Mit der Frage, ob es sich bei dem Auftauschen des Themas in der amerikanischen Presse um eine Kampagne handelt, beschäftigt sich der Berliner TAGESSPIEGEL:

"Wer eine Kampagne wittert, muss die Frage beantworten, wer gegen wen und warum. Weder Bush-Administration noch CIA haben ein Interesse an einem Untersuchungsausschuss, in dessen Zentrum der BND steht. Das erschwert die Zusammenarbeit. Auch an einer Demontage der Merkel-Regierung kann ihnen nicht gelegen sein."

Über die Taktik der Opposition im Zusammenhang mit der BND-Affäre schreibt der KÖLNER STADT-ANZEIGER:

"Die deutsche Opposition hat kaum noch eine andere Wahl, als weitere Aufklärung einzufordern. Damit dürften die Gemeinsamkeiten zwischen FDP, PDS und Grünen aber auch schon enden: Während sich die Linkspartei als einzig wahre Friedenspartei zeigen will, werden die Liberalen mit Lust die Rolle des früheren grünen Außenministers Joschka Fischer unter die Lupe nehmen. Die Grünen denken, dies fürchtend, genau deshalb über 'enge Fragestellungen' für einen Untersuchungsausschuss nach."


Damit zum nächsten Thema: Am 1. März ist die Große Koalition 100 Tage im Amt. Die STUTTGARTER ZEITUNG beschäftigt sich mit der Stimmung zwischen CDU und SPD:

"Es ist die SPD, die der Regierungschefin Sorgen machen muss. Denn unabhängig davon, wie die Wahlen tatsächlich ausgehen, bleibt eine Führungstroika ein fragiles Gebilde. Eine verunsicherte, zweifelnde Partei, eine Partei auch, deren Machtinstinkt nie so ausgeprägt war wie ihre Passion für Programme, brauchte eigentlich eine unumstrittene Persönlichkeit mit einer Art Richtlinienkompetenz an ihrer Spitze. Das kann Platzeck, der weder in der Bundesregierung noch im Bundestag sitzt, bei allen Qualitäten nicht sein. Der Fraktionsvorsitzende Struck stellt einen relativ unabhängigen Machtpol dar, und Müntefering, der Vizekanzler und Vorgänger Platzecks, auch."

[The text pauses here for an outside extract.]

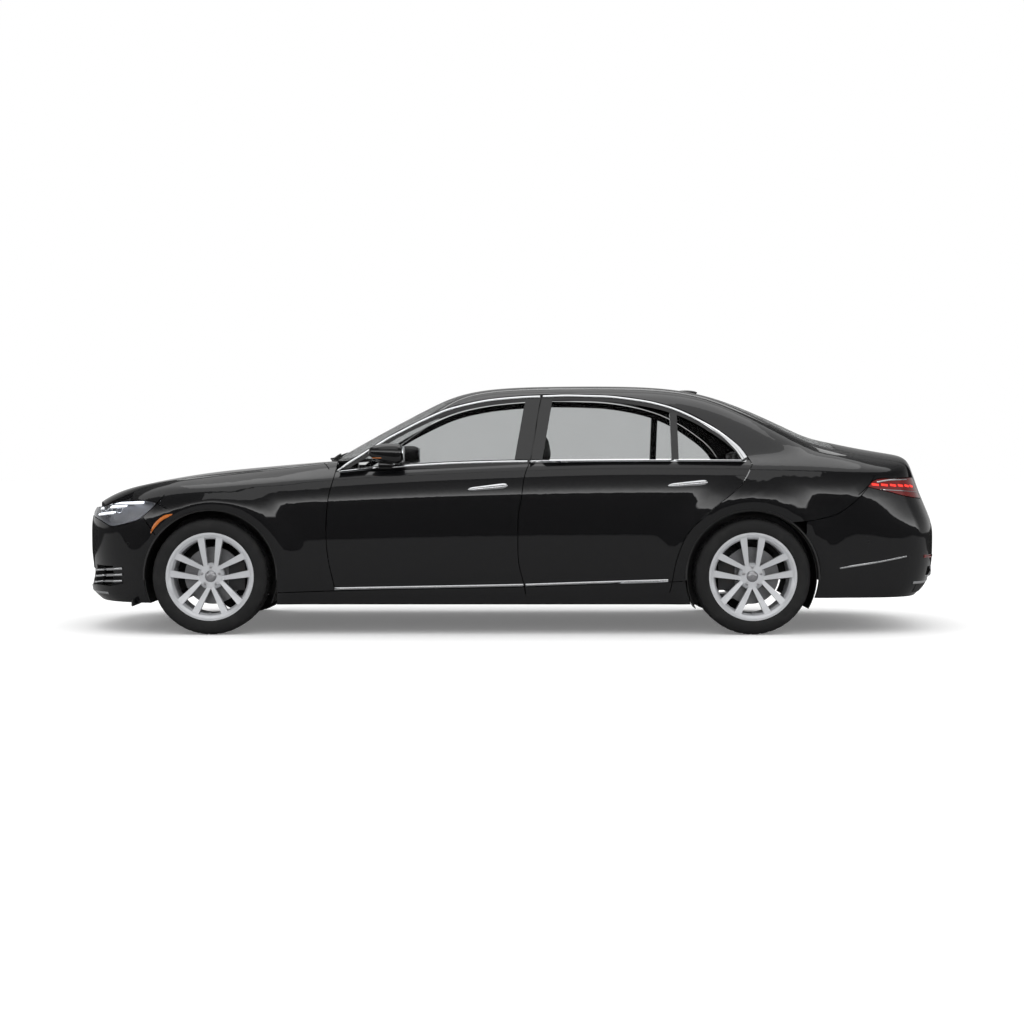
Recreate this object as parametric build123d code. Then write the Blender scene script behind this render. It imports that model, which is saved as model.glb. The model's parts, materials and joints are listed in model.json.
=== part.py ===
from build123d import *
import math
import os

import numpy as np

# Full-size luxury sedan, in millimetres.
# +X runs to the rear, +Y to the car's right side and +Z up.
# The origin is on the ground, mid-length, on the centre plane.

# ---- overall sizes ----
LENGTH = 5289.0
WIDTH = 1954.0            # over the body, without mirrors
HEIGHT = 1503.0
WHEELBASE = 3216.0
FRONT_OVERHANG = 860.0
TRACK_FRONT = 1656.0
TRACK_REAR = 1668.0

# ---- wheels ----
TYRE_R = 345.0
TYRE_W = 255.0
RIM_R = 241.3             # 19 inch bead seat
RIM_FLANGE_R = 261.0
RIM_W = 236.0
HUB_R = 34.0
BOLT_CIRCLE_R = 56.0
BOLT_HOLE_R = 7.5
BOLTS = 5
SPOKE_PAIRS = 5
DISC_R = 170.0
DISC_T = 30.0

# ---- shut lines, walls and clearances ----
SHUT_GAP = 5.0            # between neighbouring painted panels
SKIN = 24.0               # edge depth of a door or lid before its inner box starts
DOOR_STEP = 26.0          # how far the inner box of a door stays inside its outline
DOOR_INNER_Y = 818.0      # inner face of the doors below the belt
FRAME_DEPTH = 36.0        # depth of a door's window frame
PANEL = 30.0              # roof, hood and lid thickness
SHELL = 55.0              # pillars, rails and quarter panels
GLASS = 5.0
FIT = 0.3                 # seated pieces that must not overlap
ARCH_GAP = 55.0           # tyre tread to wheel arch
SWING = 10.0              # running clearance behind the doors

# ---- nominal drawing that the outlines below are laid out on ----
NOM_LENGTH = 5289.0
NOM_WIDTH = 1954.0
NOM_HEIGHT = 1503.0
NOM_FRONT_AXLE = -1784.5
NOM_REAR_AXLE = 1431.5
NOM_HUB_Z = 345.0

FRONT_AXLE = -LENGTH / 2 + FRONT_OVERHANG
REAR_AXLE = FRONT_AXLE + WHEELBASE
ARCH_R = TYRE_R + ARCH_GAP
SIDES = (("left", -1), ("right", 1))
AXLES = (("front", FRONT_AXLE, TRACK_FRONT), ("rear", REAR_AXLE, TRACK_REAR))

_X_FROM = (-NOM_LENGTH / 2, NOM_FRONT_AXLE, NOM_REAR_AXLE, NOM_LENGTH / 2)
_X_TO = (-LENGTH / 2, FRONT_AXLE, REAR_AXLE, LENGTH / 2)


def sx(x):
    """Drawing station to real station: each of the three spans stretches by itself."""
    x = np.asarray(x, float)
    inner = np.interp(x, _X_FROM, _X_TO)
    return inner + np.where(x < _X_FROM[0], x - _X_FROM[0], 0) + np.where(x > _X_FROM[3], x - _X_FROM[3], 0)


def sy(y):
    return np.asarray(y, float) * WIDTH / NOM_WIDTH


def sz(z):
    return np.asarray(z, float) * HEIGHT / NOM_HEIGHT


# ---------------------------------------------------------------- curves and blends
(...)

Der NORDKURIER in Neubrandenburg traut dem bisher propagierten Frieden in der Großen Koalition nicht:

"(...)Ob es zwischen Union und SPD so geräuschlos weitergeht, darf bezweifelt werden. Nicht nur, dass die dicken Reformbrocken Gesundheit und Arbeitsmarkt weiter vor der Tür lauern. Beide Seiten müssen ebenfalls befürchten, dass zu viel Kuscheln die Parteien für den Wähler kaum noch unterscheidbar macht."

Die AUGSBURGER ALLGEMEINE setzt sich kritisch mit der "Politik der kleinen Schritte" auseinander:

"An die wirklich großen Brocken hat sich die ohne klare Leitlinien operierende Koalition noch nicht herangetraut. Wenn es soweit ist - und die Krise des Sozialstaats duldet kein langes Ausweichen - wird es mit den kleinen Schritten auf dem kleinsten gemeinsamen Nenner und den Notreparaturen sicher nicht mehr getan sein. Dann braucht die Koalition den Mut und die Kraft, gegen scharfen Gegenwind zu handeln."

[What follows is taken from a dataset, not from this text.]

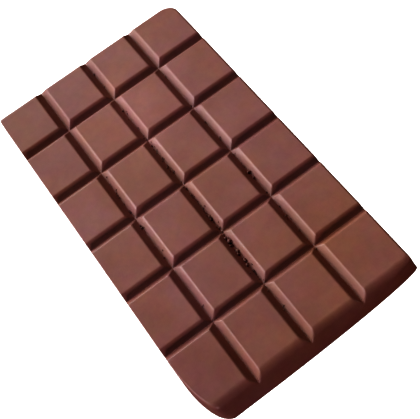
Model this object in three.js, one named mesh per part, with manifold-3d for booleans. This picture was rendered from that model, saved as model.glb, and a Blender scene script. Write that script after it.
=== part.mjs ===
// A moulded chocolate bar of 24 squares, four across and six along, as one solid.
//
// The bar lies on its flat back. +Z is up, +Y runs along the bar towards its far end and +X across it.
// The origin is the middle of the back's outline. All lengths are in millimetres.
//
// The slab tapers upwards, as it must to leave its mould, and V-shaped grooves cut its top into squares.
import * as THREE from "three";
import { mergeVertices } from "three/addons/utils/BufferGeometryUtils.js";
import Module from "manifold-3d";

// Driving dimensions
const squares = { across: 4, along: 6 };
const pitch = { across: 19.2, along: 22.2 }; // from one groove's middle to the next
const thickness = 8.1;

// Each side: from the outermost groove's middle to the slab's top edge, how far the back reaches out
// past that edge, and the radius of the fillet along it
const sides = {
  left: { border: 17.7, flare: 0.2, fillet: 0.2 },
  right: { border: 19.1, flare: 1.6, fillet: 0.9 },
  near: { border: 22.0, flare: 3.9, fillet: 3.0 },
  far: { border: 19.6, flare: 4.8, fillet: 1.5 },
};

// Each corner's quarter ellipse, as its extent in x and in y, at the top edge and at the back
const corners = {
  farRight: { top: [5.2, 4.2], back: [5.7, 6.5] },
  farLeft: { top: [1.2, 1.2], back: [2.2, 3.2] },
  nearLeft: { top: [4.0, 20.0], back: [7.2, 17.2] },
  nearRight: { top: [1.5, 1.5], back: [60.0, 2.9] },
};

// V grooves: half the width of each, to where its flat walls would meet the top, and the depth of their meeting line
const groove = { lengthwise: 2.3, crosswise: 1.95, depth: 2.4, shoulderRadius: 1.0, rootRadius: 0.25 };

const cornerSteps = 8; // straight pieces in a corner's quarter turn
const filletSteps = 4; // straight pieces in a fillet
const cutterMargin = 1; // how far a groove cutter reaches past the slab

// From the middle of the square grid to each top edge
const reach = {
  left: (squares.across / 2 - 1) * pitch.across + sides.left.border,
  right: (squares.across / 2 - 1) * pitch.across + sides.right.border,
  near: (squares.along / 2 - 1) * pitch.along + sides.near.border,
  far: (squares.along / 2 - 1) * pitch.along + sides.far.border,
};

// The borders differ, so the grid lies off the middle of the outline
const gridMiddle = {
  x: (reach.left + sides.left.flare - reach.right - sides.right.flare) / 2,
  y: (reach.near + sides.near.flare - reach.far - sides.far.flare) / 2,
};

// How far a side stands out from its top edge at height z. Its fillet ends inside that edge.
function standOut(z, { flare, fillet }) {
  const lean = Math.atan2(flare, thickness); // from the vertical
  const arcMiddle = thickness - fillet;
  const arcStart = arcMiddle + fillet * Math.sin(lean);
  const wallAt = (height) => (thickness - height) * Math.tan(lean);
  if (z <= arcStart) return wallAt(z);
  const arcCentre = wallAt(arcStart) - fillet * Math.cos(lean);
  return arcCentre + Math.sqrt(Math.max(0, fillet ** 2 - (z - arcMiddle) ** 2));
}

// The slab's outline at height z: four quarter ellipses joined by straight sides, anticlockwise.
function outlineAt(z) {
  const reachAt = (side) => reach[side] + standOut(z, sides[side]);
  const turns = [
    ["farRight", reachAt("right"), reachAt("far")],
    ["farLeft", -reachAt("left"), reachAt("far")],
    ["nearLeft", -reachAt("left"), -reachAt("near")],
    ["nearRight", reachAt("right"), -reachAt("near")],
  ];
  return turns.flatMap(([name, x, y], turn) => {
    const { top, back } = corners[name];
    const [extentX, extentY] = top.map((extent, i) => THREE.MathUtils.lerp(back[i], extent, z / thickness));
    return Array.from({ length: cornerSteps + 1 }, (_, step) => {
      const angle = (turn + step / cornerSteps) * (Math.PI / 2);
      return new THREE.Vector3(
        gridMiddle.x + x + extentX * (Math.cos(angle) - Math.sign(x)),
        gridMiddle.y + y + extentY * (Math.sin(angle) - Math.sign(y)),
        z,
      );
    });
  });
}

// Heights of the outlines: the back, then the levels through which the fillets turn.
function outlineHeights() {
  const heights = Object.values(sides).flatMap(({ flare, fillet }) => {
    const lean = Math.atan2(flare, thickness);
    return Array.from({ length: filletSteps + 1 }, (_, step) => {
      const angle = THREE.MathUtils.lerp(lean, Math.PI / 2, step / filletSteps);
      return thickness - fillet + fillet * Math.sin(angle);
    });
  });
  return [0, ...heights].sort((a, b) => a - b).filter((z, i, all) => i === 0 || z - all[i - 1] > 0.01);
}

// A closed skin through rings of equally many points, with a fan over each end.
function loft(rings) {
  const count = rings[0].length;
  const points = rings.flat();
  const faces = [];
  for (let ring = 0; ring + 1 < rings.length; ring++) {
    for (let i = 0; i < count; i++) {
      const a = ring * count + i;
      const b = ring * count + ((i + 1) % count);
      faces.push(a, b, b + count, a, b + count, a + count);
    }
  }
  const fan = (first, centreZ, upwards) => {
    const centre = points.push(new THREE.Vector3(gridMiddle.x, gridMiddle.y, centreZ)) - 1;
    for (let i = 0; i < count; i++) {
      const a = first + i;
      const b = first + ((i + 1) % count);
      faces.push(centre, upwards ? a : b, upwards ? b : a);
    }
  };
  fan(0, rings[0][0].z, false);
  fan((rings.length - 1) * count, rings.at(-1)[0].z, true);
  const geometry = new THREE.BufferGeometry().setFromPoints(points);
  geometry.setIndex(faces);
  return geometry;
}

// The section that a groove's cutter has, with its shoulders at y = 0 and its tip at -depth.
function grooveSection(halfWidth) {
  const { depth, shoulderRadius, rootRadius } = groove;
  const slope = Math.atan2(depth, halfWidth); // of the wall, from the horizontal
  const shoulderX = halfWidth + shoulderRadius * Math.tan(slope / 2);
  const rootY = -depth + rootRadius / Math.cos(slope);
  const quarter = Math.PI / 2;
  const section = new THREE.Shape();
  section.moveTo(shoulderX, cutterMargin);
  section.lineTo(-shoulderX, cutterMargin);
  section.absarc(-shoulderX, -shoulderRadius, shoulderRadius, quarter, quarter - slope, true);
  section.absarc(0, rootY, rootRadius, -quarter - slope, -quarter + slope, false);
  section.absarc(shoulderX, -shoulderRadius, shoulderRadius, quarter + slope, quarter, true);
  section.closePath();
  return section;
}

// One groove's cutter, standing along Y through the middle of the grid, at the height of the top.
function grooveCutter(halfWidth, length) {
  return new THREE.ExtrudeGeometry(grooveSection(halfWidth), {
    depth: length,
    bevelEnabled: false,
    curveSegments: filletSteps,
  })
    .translate(0, 0, -length / 2)
    .rotateX(Math.PI / 2)
    .translate(gridMiddle.x, gridMiddle.y, thickness);
}

function grooveCutters() {
  const cutters = [];
  const longest = 2 * (reach.near + sides.near.flare + cutterMargin);
  for (let i = 1; i < squares.across; i++) {
    const x = (i - squares.across / 2) * pitch.across;
    cutters.push(grooveCutter(groove.lengthwise, longest).translate(x, 0, 0));
  }
  for (let i = 1; i < squares.along; i++) {
    const y = (i - squares.along / 2) * pitch.along;
    const turned = grooveCutter(groove.crosswise, longest)
      .translate(-gridMiddle.x, -gridMiddle.y, 0)
      .rotateZ(Math.PI / 2);
    cutters.push(turned.translate(gridMiddle.x, gridMiddle.y + y, 0));
  }
  return cutters;
}

const wasm = await Module();
wasm.setup();

function toSolid(geometry) {
  const bare = geometry.clone();
  bare.deleteAttribute("normal");
  bare.deleteAttribute("uv");
  const merged = mergeVertices(bare, 1e-5);
  return new wasm.Manifold(
    new wasm.Mesh({
      numProp: 3,
      vertProperties: new Float32Array(merged.attributes.position.array),
      triVerts: new Uint32Array(merged.index.array),
    }),
  );
}

function toGeometry(solid) {
  const mesh = solid.getMesh();
  const geometry = new THREE.BufferGeometry();
  geometry.setAttribute("position", new THREE.BufferAttribute(mesh.vertProperties, 3));
  geometry.setIndex(new THREE.BufferAttribute(mesh.triVerts, 1));
  geometry.computeVertexNormals();
  return geometry;
}

function buildBar() {
  const slab = toSolid(loft(outlineHeights().map(outlineAt)));
  const grooves = grooveCutters()
    .map(toSolid)
    .reduce((all, cutter) => all.add(cutter));
  const chocolate = new THREE.MeshStandardMaterial({ color: 0x7a4a3c, roughness: 0.42, metalness: 0 });
  const bar = new THREE.Mesh(toGeometry(slab.subtract(grooves)), chocolate);
  bar.name = "chocolate_bar";
  return bar;
}

const part = new THREE.Group();
part.add(buildBar());

export default part;
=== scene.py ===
# A milk chocolate bar of 24 squares, four across and six along, lying on its flat back.
# Shapes are worked out in millimetres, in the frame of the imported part, and set in metres at the end.
import math

import bmesh
import bpy
import numpy as np
from mathutils import Euler, Matrix, Vector


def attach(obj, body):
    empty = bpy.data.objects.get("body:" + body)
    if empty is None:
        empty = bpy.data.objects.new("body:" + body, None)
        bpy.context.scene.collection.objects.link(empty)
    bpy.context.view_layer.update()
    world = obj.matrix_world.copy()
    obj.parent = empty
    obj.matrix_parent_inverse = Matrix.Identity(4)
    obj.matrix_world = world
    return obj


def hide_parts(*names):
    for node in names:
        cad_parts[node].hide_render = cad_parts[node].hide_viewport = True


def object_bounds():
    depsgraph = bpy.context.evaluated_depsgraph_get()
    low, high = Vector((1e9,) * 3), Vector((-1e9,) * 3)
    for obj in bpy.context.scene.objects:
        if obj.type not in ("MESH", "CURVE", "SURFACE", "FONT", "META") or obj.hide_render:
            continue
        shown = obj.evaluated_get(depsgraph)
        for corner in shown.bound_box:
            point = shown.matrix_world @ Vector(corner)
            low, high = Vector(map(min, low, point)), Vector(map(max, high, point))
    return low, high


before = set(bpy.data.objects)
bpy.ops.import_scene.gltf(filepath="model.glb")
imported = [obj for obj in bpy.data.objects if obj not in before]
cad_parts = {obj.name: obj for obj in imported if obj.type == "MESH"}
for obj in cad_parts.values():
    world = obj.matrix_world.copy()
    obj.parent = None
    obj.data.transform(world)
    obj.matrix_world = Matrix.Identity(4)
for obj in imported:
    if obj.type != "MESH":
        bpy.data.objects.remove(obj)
cadLow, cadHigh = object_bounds()
mm = 0.001
scene = bpy.context.scene


# Camera: high above the near end, and rolled so that the bar runs up to the left

camera = dict(
    aim=(-0.085, -13.53, 8.1),  # mm, on the plane of the top faces
    distance=260.7,             # mm from there
    azimuth=-13.851,            # degrees; 0 looks along +Y
    elevation=61.838,
    roll=-23.683,
    lens=70.59,                 # mm
    film=36,                    # mm, the width of the picture on it
    clip=(0.01, 20),            # metres
)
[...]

Mit den Auswirkungen der Regierungspolitik auf die finanzielle Zukunft Deutschlands beschäftigt sich DIE TAGESPOST in Würzburg:

"Der Haushaltsentwurf Peer Steinbrücks lässt den Schuldenberg bis 2009 um weitere Millionen ansteigen. Das heißt aber auch, dass der Moloch an Bürokratie und Behördenvielfalt kaum zurückgeschnitten, sondern eher noch ausgeweitet wird. Das ist es nicht, was die Masse der Stimmbürger als Rechtfertigung für eine große Koalition erkannt hatte."

Über die Rolle der Opposition in den ersten 100 Tagen schreibt die LAUSITZER RUNDSCHAU aus Cottbus:

"Auch nach gut drei Monaten ist sie noch nirgendwo erkennbar, die Opposition zur großen Koalition. Dies liegt gar nicht ausschließlich daran, dass es naturgemäß schwer ist, sich gegen die überwältigende Übermacht an Sitzen von Union und SPD zu behaupten. Immerhin waren die, die heute nicht regieren, die Gewinner der Wahl und stellen zusammen mehr als ein Viertel der Volksvertreter. (...) Tatsächlich aber zeigt die Debatte um die Aufklärung der rot-grünen BND-Aktivitätet mit all ihren Wendungen überdeutlich, dass sich Grüne wie auch FDP noch mitten in einem Selbstfindungsprozess befinden."